CONTACT: Spencer Graham, WVU Information Stations (Manager of Operations)
WVU makes campus info stations come alive
MORGANTOWN, W.Va.—It takes 9 seconds to display emergency messages across West Virginia University’s campus-wide info screens.
The key is training the campus community to take a look. Making the content move is one way to do that.
That task just got easier with a new software system in place by Monday (Jan. 10) for WVU’s Information Stations in time for the first day of class. The X2O Media’s Xpresenter software will rely on more use of video, rotating pictures and other colorful images to replace spots that used to have more static screens.
“We are constantly looking for ways to make their heads turn to the digital signage,” said Spencer Graham, the system’s operations manager at WVU.
The Mountainlair screens have already been switched to the new system and its new look while the remaining screens around campus are set for an upgrade in the next few weeks.
Where the background on a page may have been solid blue before the software switch, the page now has live video with moving text. Rotating announcements, a falling snow overlay for the weather page, and book pages that turn for library announcements are all some of the changes WVU staff have been able to create to make the presentation more attractive and more eye-catching.
The Information Stations team, housed in University Relations/Video, will be adding more features to enhance student engagement within the new software, such as an interactive game students can participate in.
With the system in place, Graham says, the only limit on new features is the staff’s imagination. Adding pages that turned to the library’s portion of the content was something the staff launched over morning coffee.

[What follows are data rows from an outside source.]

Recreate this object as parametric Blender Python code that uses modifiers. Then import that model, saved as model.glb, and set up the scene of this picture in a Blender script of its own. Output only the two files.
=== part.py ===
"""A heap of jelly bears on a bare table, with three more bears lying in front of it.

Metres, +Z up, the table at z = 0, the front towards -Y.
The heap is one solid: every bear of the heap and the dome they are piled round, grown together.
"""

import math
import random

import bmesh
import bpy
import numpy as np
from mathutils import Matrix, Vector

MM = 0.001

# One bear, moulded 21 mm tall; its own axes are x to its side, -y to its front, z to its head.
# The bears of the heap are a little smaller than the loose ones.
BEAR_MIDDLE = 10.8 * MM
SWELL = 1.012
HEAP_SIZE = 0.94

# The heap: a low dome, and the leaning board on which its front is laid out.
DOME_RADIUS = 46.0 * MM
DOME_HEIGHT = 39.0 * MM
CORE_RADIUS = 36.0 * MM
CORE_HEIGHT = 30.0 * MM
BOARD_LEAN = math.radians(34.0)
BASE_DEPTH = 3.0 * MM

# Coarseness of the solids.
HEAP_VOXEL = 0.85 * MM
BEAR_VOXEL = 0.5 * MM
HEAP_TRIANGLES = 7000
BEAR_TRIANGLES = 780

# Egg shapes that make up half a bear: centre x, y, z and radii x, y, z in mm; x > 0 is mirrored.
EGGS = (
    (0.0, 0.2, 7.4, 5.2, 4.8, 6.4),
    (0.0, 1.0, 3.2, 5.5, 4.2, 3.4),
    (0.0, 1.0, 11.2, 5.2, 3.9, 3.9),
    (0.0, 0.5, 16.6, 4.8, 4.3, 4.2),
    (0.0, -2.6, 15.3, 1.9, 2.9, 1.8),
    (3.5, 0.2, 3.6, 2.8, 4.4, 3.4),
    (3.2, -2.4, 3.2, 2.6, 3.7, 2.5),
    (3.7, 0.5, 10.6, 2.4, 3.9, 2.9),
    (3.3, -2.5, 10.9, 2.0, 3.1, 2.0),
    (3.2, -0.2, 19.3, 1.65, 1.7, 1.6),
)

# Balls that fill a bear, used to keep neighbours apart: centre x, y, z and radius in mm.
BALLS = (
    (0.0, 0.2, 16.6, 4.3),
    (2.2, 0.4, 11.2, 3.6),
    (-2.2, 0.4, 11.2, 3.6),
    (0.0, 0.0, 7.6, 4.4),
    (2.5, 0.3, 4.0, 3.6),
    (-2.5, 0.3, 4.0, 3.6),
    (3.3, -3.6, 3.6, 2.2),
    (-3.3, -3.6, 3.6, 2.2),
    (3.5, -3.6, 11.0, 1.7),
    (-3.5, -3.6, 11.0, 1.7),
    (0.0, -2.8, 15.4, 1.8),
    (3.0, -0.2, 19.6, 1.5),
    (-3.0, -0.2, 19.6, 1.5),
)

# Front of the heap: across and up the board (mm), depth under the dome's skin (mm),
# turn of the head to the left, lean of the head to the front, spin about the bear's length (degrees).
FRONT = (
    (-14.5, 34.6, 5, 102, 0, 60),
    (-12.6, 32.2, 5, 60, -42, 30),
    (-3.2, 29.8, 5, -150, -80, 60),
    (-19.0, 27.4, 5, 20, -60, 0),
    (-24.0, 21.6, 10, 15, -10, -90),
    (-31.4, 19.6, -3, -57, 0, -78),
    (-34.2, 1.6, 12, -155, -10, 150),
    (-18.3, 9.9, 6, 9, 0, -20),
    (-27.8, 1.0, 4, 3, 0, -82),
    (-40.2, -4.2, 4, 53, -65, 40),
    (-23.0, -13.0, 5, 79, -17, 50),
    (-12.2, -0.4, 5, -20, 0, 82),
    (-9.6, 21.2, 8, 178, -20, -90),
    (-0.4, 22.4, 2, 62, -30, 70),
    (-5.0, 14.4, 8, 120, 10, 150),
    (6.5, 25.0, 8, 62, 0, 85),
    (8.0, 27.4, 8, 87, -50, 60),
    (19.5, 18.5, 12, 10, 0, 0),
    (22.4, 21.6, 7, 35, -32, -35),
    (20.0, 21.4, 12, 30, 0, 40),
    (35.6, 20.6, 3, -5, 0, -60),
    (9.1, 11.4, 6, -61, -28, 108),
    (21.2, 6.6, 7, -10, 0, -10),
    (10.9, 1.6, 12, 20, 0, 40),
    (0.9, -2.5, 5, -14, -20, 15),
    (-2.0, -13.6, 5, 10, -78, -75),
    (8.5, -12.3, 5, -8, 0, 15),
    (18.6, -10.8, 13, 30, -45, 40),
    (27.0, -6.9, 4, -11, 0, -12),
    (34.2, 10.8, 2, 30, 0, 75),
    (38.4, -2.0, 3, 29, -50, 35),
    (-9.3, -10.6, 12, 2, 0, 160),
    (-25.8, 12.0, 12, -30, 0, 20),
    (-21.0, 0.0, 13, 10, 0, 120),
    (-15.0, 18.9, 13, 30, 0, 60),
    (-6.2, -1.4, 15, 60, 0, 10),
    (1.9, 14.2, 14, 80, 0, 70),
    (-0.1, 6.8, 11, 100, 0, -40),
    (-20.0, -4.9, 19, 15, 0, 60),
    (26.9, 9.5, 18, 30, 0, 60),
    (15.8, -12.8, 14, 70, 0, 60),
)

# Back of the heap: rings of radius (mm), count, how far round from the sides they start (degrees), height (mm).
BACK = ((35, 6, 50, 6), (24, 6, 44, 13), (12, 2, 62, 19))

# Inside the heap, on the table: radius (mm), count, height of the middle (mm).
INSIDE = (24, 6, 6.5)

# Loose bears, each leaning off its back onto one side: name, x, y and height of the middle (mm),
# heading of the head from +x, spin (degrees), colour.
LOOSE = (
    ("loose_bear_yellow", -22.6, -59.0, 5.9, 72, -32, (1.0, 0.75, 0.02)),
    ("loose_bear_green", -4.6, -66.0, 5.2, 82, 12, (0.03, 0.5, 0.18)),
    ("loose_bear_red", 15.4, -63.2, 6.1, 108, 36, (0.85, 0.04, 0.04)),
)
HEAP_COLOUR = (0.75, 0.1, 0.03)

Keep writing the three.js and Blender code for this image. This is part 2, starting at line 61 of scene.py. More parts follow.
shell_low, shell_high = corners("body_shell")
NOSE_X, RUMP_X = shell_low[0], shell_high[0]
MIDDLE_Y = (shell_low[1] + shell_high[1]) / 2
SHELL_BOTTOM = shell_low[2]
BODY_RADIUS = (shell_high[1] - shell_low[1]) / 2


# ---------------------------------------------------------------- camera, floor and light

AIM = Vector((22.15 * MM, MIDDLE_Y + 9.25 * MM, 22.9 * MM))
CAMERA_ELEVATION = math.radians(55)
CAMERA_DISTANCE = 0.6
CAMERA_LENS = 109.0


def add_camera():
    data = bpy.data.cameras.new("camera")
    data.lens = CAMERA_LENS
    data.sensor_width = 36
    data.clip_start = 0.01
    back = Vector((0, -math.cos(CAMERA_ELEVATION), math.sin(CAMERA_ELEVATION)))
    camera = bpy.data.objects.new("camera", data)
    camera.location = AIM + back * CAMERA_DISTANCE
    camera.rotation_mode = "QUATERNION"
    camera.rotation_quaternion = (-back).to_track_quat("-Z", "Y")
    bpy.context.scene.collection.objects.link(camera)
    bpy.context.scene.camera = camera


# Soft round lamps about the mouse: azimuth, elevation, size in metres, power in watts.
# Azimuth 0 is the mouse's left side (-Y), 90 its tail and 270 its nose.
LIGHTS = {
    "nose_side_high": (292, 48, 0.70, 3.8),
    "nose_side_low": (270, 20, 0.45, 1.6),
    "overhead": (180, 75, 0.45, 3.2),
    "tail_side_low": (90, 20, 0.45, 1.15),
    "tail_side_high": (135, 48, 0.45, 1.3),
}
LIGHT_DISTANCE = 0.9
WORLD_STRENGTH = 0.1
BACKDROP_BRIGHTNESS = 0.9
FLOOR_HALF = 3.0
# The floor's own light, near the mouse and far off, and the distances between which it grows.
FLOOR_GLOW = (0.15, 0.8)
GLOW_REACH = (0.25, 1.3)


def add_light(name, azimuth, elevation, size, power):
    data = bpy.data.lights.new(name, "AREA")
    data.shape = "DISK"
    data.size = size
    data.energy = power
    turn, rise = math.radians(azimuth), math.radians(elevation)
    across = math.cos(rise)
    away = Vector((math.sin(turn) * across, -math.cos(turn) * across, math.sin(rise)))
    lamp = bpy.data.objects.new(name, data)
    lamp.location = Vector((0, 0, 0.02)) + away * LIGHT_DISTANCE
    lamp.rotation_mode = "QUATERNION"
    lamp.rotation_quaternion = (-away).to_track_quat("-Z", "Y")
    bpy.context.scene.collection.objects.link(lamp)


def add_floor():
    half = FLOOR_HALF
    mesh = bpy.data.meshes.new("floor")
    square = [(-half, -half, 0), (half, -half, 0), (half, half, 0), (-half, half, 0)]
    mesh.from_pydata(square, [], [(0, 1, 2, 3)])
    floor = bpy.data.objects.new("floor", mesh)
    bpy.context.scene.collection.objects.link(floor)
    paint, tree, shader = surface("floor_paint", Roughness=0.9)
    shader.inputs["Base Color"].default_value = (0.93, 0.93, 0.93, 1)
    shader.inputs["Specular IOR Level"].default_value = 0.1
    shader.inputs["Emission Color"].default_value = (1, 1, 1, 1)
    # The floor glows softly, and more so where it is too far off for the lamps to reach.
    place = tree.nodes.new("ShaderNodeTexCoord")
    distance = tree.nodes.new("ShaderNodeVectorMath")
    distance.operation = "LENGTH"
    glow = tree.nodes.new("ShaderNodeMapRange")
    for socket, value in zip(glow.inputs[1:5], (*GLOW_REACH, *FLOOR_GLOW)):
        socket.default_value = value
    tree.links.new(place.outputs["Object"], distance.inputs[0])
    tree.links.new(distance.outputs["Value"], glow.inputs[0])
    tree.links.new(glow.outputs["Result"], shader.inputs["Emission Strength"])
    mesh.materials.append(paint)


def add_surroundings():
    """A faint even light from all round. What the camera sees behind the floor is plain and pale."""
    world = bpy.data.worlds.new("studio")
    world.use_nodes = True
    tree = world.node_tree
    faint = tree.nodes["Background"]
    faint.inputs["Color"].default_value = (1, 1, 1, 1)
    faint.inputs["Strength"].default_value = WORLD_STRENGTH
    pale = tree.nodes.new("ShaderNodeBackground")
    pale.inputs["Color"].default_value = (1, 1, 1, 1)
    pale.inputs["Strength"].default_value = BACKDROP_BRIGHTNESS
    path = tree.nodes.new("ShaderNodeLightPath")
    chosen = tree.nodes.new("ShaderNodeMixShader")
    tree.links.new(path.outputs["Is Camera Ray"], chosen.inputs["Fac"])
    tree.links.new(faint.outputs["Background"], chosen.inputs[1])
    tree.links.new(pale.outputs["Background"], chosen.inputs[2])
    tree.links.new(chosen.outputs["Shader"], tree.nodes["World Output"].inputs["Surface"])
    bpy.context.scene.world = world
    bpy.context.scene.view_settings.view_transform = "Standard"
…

The system has grown to span more than 70 screens at the Evansdale, downtown and Health Sciences campuses as well as One Waterfront Place. It is also available on 4,500 residence-hall room televisions through cable Channel 7. In 2010, the University placed digital signs in residence and dining hall common areas to catch students and employees where they congregate.
“X2O is going to allow us to leverage video much more regularly and in a very stunning way,” Graham said.
The idea is that if the screens become a normal part of students’ and employees’ lives, then they’ll more quickly notice an emergency or weather alert on the screens.
Within minutes after word spread of the student deaths at Virginia Tech more than three years ago, WVU began growing the system, which now extends throughout WVU’s Morgantown campuses and is poised to reach beyond the city.
Each screen scrolls through about 15 minutes of content that includes news from University Relations, the Health Sciences Center’s Health Minute, and a video news program from the P. I. Reed School of Journalism’s broadcast students.
The information on each screen is often tailored to the screen’s location such as a college or the Mountainlair. A few screens in the student union are focused on activities hosted by student organizations.
X2O provides software for major companies, such as Air Canada, the Hard Rock Hotel & Casino in Tulsa, Okla., and Lockheed Martin.
Future plans include expanding the system to the Robert C. Byrd Health Sciences Center in Charleston and Potomac State College in Keyser. More screens are to be installed this year inside the Creative Arts Center to showcase College of Creative Arts programs. The X2O system also makes it possible for the University to make the information available on computers and smartphones.